O fato da área ainda não ter sido demarcada pela Funai, ou ainda o fato da área não ter sido homologada pelo Presidente da Republica não pode vir a prejudicar o povo Guarani-Kaiowá que seriam os terceiros na relação entre os órgãos e os poderes públicos. Em nada participamos dos cronogramas da Funai ou de outros órgãos afetos a essas questões. Somos nesse caso mais uma vez vítimas, pois os atos de terceiros, como os da Funai ou mesmo da Presidência da Republica, não podem ser da responsabilidade dos povos indígenas, nem podem a eles vir a prejudicar, pela ausência, omissão ou simples dificuldade de execução.
O Estatuto do Índio, lei 6001/73, ainda em vigor, determina em seu artigo 25:
Art. 25. O reconhecimento do direito dos índios e grupos tribais à posse permanente das terras por eles habitadas, nos termos.., da Constituição Federal, independerá de sua demarcação (g.n.), e será assegurado pelo órgão federal de assistência aos silvícolas, atendendo à situação atual e ao consenso histórico sobre a antigüidade da ocupação, sem prejuízo das medidas cabíveis que, na omissão ou erro do referido órgão, tomar qualquer dos Poderes da República.
Da mesma maneira assim vem sendo decidido após 1988 e em recentes decisões:
“Os direitos dos índios sobre as terras que tradicionalmente ocupam foram constitucionalmente ‘reconhecidos’, e não simplesmente outorgados, com o que o ato de demarcação se orna de natureza declaratória, e não propriamente constitutiva. Ato declaratório de uma situação jurídica ativa preexistente. Essa a razão de a Carta Magna havê-los chamado de ‘originários’, a traduzir um direito mais antigo do que qualquer outro, de maneira a preponderar sobre pretensos direitos adquiridos, mesmo os materializados em escrituras públicas ou títulos de legitimação de posse em favor de não índios. Atos, estes, que a própria Constituição declarou como ‘nulos e extintos’ (§ 6º do art. 231 da CF).” (Pet 3.388, Rel. Min. Ayres Britto, julgamento em 19-3-2009, Plenário, DJE de 1º-7-2010.)
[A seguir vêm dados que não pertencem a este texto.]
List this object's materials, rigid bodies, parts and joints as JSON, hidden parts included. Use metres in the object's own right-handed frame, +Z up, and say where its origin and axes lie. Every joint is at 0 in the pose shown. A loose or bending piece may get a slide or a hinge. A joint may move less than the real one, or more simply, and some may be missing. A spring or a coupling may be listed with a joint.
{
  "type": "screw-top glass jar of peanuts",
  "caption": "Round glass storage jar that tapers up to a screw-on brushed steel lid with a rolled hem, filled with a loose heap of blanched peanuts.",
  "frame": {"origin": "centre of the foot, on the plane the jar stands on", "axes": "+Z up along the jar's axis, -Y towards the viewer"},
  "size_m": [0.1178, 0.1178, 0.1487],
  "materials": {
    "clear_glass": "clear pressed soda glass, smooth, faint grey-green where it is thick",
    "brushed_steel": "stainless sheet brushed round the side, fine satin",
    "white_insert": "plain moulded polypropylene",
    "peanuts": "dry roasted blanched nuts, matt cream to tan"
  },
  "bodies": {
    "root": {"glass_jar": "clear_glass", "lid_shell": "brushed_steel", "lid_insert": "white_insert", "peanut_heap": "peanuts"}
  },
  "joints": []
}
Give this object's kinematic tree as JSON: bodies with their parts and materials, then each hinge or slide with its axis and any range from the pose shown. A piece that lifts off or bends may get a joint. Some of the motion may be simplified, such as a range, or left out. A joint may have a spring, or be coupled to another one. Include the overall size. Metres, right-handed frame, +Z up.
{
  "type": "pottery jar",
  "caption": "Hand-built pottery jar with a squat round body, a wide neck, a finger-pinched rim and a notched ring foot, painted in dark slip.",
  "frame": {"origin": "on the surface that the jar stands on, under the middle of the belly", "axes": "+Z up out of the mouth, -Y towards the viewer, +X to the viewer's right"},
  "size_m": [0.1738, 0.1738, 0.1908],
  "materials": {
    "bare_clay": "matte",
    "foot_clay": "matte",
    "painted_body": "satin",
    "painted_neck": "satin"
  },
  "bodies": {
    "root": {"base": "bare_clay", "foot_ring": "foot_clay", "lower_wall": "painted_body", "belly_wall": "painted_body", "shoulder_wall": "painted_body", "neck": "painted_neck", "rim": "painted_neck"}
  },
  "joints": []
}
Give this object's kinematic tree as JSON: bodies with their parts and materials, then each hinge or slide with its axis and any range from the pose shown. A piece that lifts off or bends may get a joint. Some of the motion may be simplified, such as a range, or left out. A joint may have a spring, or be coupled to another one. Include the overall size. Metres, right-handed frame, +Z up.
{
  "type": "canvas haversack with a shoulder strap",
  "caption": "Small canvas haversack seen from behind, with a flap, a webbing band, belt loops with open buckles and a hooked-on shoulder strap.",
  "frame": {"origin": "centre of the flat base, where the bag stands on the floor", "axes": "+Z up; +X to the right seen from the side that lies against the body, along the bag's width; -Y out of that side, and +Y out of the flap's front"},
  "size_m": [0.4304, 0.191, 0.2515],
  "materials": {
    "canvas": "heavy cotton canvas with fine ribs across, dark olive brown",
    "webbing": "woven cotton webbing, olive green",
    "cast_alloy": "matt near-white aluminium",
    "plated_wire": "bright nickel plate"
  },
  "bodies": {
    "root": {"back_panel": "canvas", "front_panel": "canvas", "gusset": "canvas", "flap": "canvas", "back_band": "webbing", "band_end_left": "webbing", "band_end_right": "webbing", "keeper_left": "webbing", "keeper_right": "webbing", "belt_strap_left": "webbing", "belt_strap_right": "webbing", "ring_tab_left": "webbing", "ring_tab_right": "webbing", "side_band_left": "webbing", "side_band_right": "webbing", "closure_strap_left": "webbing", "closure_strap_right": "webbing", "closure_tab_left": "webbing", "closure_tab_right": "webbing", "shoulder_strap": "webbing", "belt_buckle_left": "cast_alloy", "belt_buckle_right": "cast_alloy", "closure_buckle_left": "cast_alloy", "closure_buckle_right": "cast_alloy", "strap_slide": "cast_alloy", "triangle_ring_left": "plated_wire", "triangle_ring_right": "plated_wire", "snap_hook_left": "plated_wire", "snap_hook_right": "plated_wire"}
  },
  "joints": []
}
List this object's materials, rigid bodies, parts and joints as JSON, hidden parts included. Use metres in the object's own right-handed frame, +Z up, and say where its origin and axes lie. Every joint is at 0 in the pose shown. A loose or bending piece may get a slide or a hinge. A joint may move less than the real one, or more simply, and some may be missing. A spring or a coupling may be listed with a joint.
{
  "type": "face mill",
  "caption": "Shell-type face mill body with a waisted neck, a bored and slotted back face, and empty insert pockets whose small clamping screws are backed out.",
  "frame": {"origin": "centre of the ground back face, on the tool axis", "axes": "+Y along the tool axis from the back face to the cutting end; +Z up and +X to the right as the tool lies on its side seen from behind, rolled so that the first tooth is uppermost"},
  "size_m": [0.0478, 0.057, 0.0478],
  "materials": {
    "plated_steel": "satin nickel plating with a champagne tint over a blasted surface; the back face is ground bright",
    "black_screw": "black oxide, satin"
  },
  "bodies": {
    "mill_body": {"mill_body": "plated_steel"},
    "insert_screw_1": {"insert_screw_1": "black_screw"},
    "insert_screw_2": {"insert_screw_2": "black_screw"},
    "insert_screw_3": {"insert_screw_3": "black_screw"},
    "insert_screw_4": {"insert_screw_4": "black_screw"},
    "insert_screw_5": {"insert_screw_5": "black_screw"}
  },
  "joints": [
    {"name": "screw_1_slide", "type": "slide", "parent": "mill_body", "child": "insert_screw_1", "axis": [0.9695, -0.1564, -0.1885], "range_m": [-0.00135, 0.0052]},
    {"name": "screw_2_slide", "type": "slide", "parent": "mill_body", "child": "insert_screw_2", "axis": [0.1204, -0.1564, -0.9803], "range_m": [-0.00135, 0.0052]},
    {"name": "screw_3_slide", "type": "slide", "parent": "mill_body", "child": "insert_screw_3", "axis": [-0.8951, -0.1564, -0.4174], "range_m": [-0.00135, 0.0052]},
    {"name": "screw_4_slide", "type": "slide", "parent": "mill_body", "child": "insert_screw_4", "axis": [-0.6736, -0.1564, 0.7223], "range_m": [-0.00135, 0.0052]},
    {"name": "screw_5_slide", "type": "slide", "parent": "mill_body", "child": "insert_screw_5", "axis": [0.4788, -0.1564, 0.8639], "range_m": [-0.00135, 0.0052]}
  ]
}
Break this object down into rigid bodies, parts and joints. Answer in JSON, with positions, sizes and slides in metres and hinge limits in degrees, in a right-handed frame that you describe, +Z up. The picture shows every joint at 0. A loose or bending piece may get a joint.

“Terras indígenas não demarcadas pela União. Desnecessidade de prévia demarcação administrativa. Prosseguimento do julgamento pelo Tribunal para emissão de juízo conclusivo sobre a situação jurídico-constitucional das áreas abrangidas pelos títulos. Questão de Ordem que assim se resolve: (1) a demarcação prévia da área abrangida pelos títulos, não é, em si, indispensável ao ajuizamento da própria ação; (2) o Tribunal pode examinar se a área é indígena ou não para decidir pela procedência ou improcedência da ação.” (ACO 312-QO, Rel. Min. Eros Grau, julgamento em 27-2-2002, Plenário, DJ de 27-10-2008.)
Em vista do exposto e por tudo mais que dos autos consta, reitera-se com veemência o apoio deste Tribunal para a manutenção dos indígenas Guarani Kaiowá em seu tekoha de Laranjeira Nhanderu, em Rio Brilhante, no Estado do Mato Grosso do Sul, Brasil.
Com toda nossa consideração e respeito pela importância de seu trabalho de levar não só o direito, mas a justiça a todos os brasileiros, que também somos.
Atenciosamente,
Os membros do Conselho da Assembleia Aty Guasu Guarani-Kaiowá-MS.